Dont use a smartphone, cell phone. Don't let your voice print get captured at state and federal level.
Find work that pays cash in another part of the USA and stay away from all CCTV.
Domestic spying is now "Benign Information Gathering"
It was probably the senators signatures that made this all legal
I know that P.I.s sometimes hire hackers to infiltrate systems to get dirt on their suspects. I have a feeling this bounty hunter simply bribed a low-level worker at whichever phone company to hand over data they have access to but are technically not allowed to look at without good reason, much less give away. This might be less "phone companies selling access" and more "corrupt employee bribed to give away data" which is at least as old of a problem as the Battle of Thermopylae.

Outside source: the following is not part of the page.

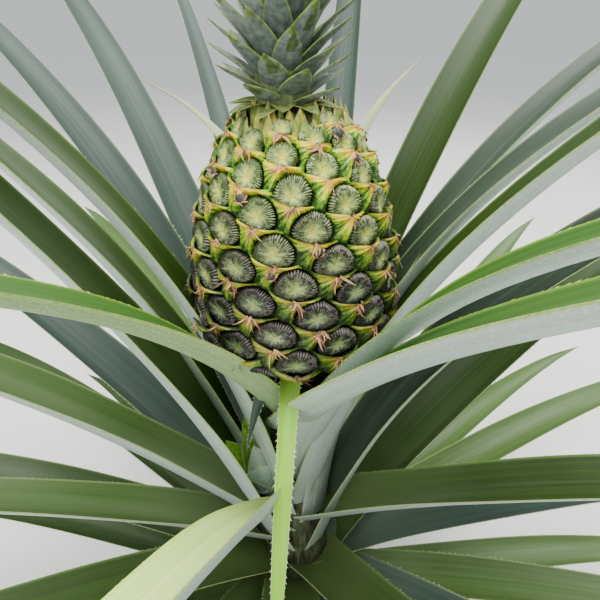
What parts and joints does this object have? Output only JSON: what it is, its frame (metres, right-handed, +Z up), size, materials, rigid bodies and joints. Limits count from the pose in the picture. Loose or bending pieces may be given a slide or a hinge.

Corruption is convincing someone that the selfless ideal is the same as their selfish ideal.
Must be a bugger to live in a country where privacy protection is the exception to the rule.
These companies combine to form a virtual monopoly. A law that requires them to inform or any major industry to today to simply inform is just pissing in the wind. The practice needs outlawed and users data needs to be ruled their own property.
Yeah, I'm interested to see how that works.
Will it result in a larger number of defendants being held in pre-trial detention or will it result in an explosion of defendants just not showing up to court? Or both?
It's an interesting experiment and a great reason for why the U.S. needs to stay a collection of sovereign states that can do things their own way.
I personally think it will be a disaster. Particularly for poor and minority defendants. I hope I'm wrong.
We'll see though.
Washington D.C. did it a couple of decades ago, and they haven't reversed that decision, so I guess at the very least, it wasn't enough of a disaster to bother fixing.
Check out my sci-fi/humor trilogy at PatriotsBooks.
If I were to do this I would be arrested for stalking. When a business does it, it is a necessary service to sell unwanted advertising.